Itu adalah narasi dari sebuah lukisan yang dibuat oleh Raden Saleh tentang banjir di Banyumas, Jawa Tengah, yang dibuat sekitar tahun 1860-an. Lukisan hasil karya seniman bisa saja dibuat karena imajinasi, tetapi bisa juga karena pengalaman kehidupan sehari-hari.

Jawa yang berkelanjutan

Kini ketika pembangunan secara masif dilakukan oleh pemerintah dengan pemerataan pendanaan dari desa-desa yang tersebar ke seluruh Indonesia, perlu mitigasi terhadap potensi kebencanaan baik lingkungan terutama berkaitan dengan sumber daya air, lingkungan, dan pelbagai sumber alam.

Air telah menjadi problem besar di Pulau Jawa, baik pada musim hujan maupun pada waktu musim kemarau.
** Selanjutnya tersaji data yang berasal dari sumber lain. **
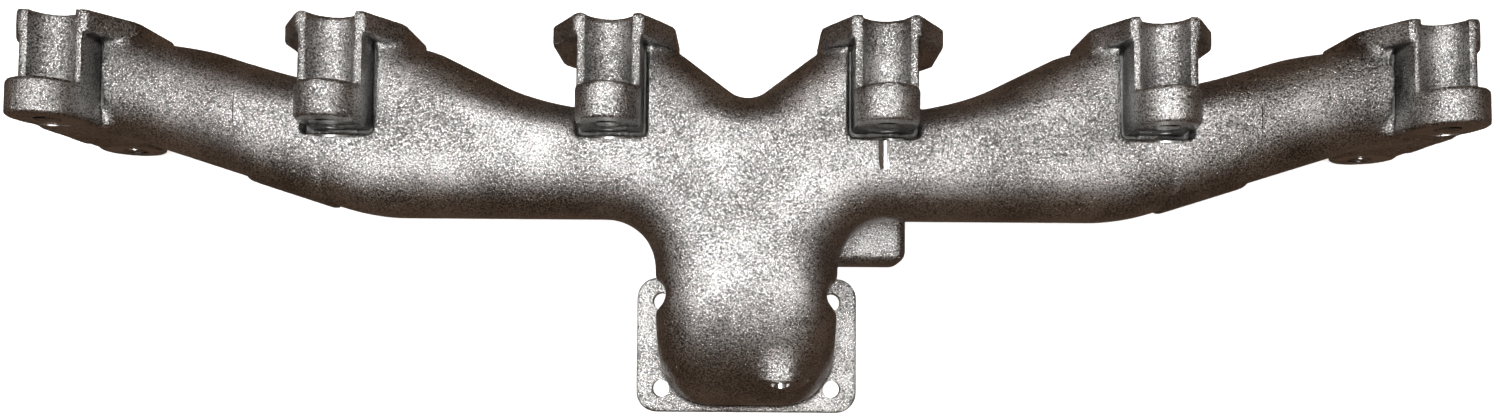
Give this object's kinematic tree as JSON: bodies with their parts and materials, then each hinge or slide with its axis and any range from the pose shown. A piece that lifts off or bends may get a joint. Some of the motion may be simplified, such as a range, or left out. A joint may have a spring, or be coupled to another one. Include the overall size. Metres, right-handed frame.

Untuk itu, seorang ilmuwan, WJ Blommestein yang lahir di Indonesia dan meraih gelar insinyur dan doktornya di Technische Hoogeschool, Bandung, merancang tata air di Jawa.

Perhatiannya terhadap tata air di Pulau Jawa sudah dimulai sejak muda. Untuk menangani tata air di Pulau Jawa dan Jakarta, ia mengeluarkan gagasan yang dimuat di majalah de Ingenieur in Nederlands Indies Nomor 4 dan 5 tahun 1949 dengan judul "Een Federal Welvaartsplan voor het Westelijk Gedeelte van Java".

Dalam tulisan tersebut, ia mengatakan bahwa dalam kurun waktu antara dua kali Perang Dunia (1914-1918 dan 1941-1945) produksi beras di wilayah Asia Tenggara meningkat hanya 10 persen, sedangkan jumlah penduduk pada waktu yang sama meningkat di atas 20 persen.

Saat Bloommestein menyampaikan gagasan pada pertemuan insinyur Koninklijk Instituut van Ingenieurs di Batavia, 18 Desember 1949, pikirannya masih tertuju pada Pulau Jawa bagian barat. Inti dari gagasan Blommestein adalah perlunya pembangunan waduk dan terusan (kanal) di Pulau Jawa. Terusan yang dimaksud adalah terusan dari ujung timur Pulau Jawa sampai Serang, Banten. Dengan adanya terusan tersebut, air dari selatan ditampung dalam terusan tersebut yang sambung-menyambung sehingga dapat menjadi sumber baku air bersih, transportasi, dan mencegah banjir. Namun, gagasan pembangunan terusan tidak terwujud karena biaya yang cukup besar, sedangkan waduk terbangun sebagian.

Kini, Pulau Jawa masih terus menjadi pusat ekonomi nasional. Pembangunan jalur tol Trans-Jawa dari Merak sampai Banyuwangi telah mendorong tumbuhnya pusat ekonomi dan kota-kota akan berkembang sangat cepat. Tentu ini sangat membanggakan, tetapi di lain pihak juga menjadi pekerjaan rumah lain untuk melestarikan alam Jawa yang berkelanjutan.

Aglomerasi kawasan

Dalam beberapa tahun ke depan, Jawa tak lagi pulau, tetapi sudah menjadi kota Jawa, menyerupai aglomerasi antar-kawasan yang saling menyambung dari ujung barat sampai ujung timur. Proses aglomerasi akan semakin cepat dengan terbangunnya jaringan jalan tol Trans-Jawa di pantura dan disusul jaringan jalan di bagian selatan dan jalur tengah.

Untuk itu, sudah waktunya dipersiapkan rencana induk tata ruang Pulau Jawa yang saling terintegrasi antar-kabupaten/kota, provinsi, dan nasional. Ini menjadi sangat penting untuk menjaga Jawa yang berkelanjutan sebagai sebuah pulau dan kota. Jika tidak direncanakan jauh-jauh hari, maka dalam masa 100 tahun ke depan Jawa sudah menjadi pulau yang sesak dan tidak sehat, terutama dalam hal ketersediaan air dan lahan terbuka.

Ide pemindahan ibu kota negara perlu juga dikaitkan dengan rencana induk pembangunan Pulau Jawa, tidak sekadar mengurangi beban Jakarta, tetapi sebagai upaya membangun Jawa yang berkemajuan dan berkelanjutan.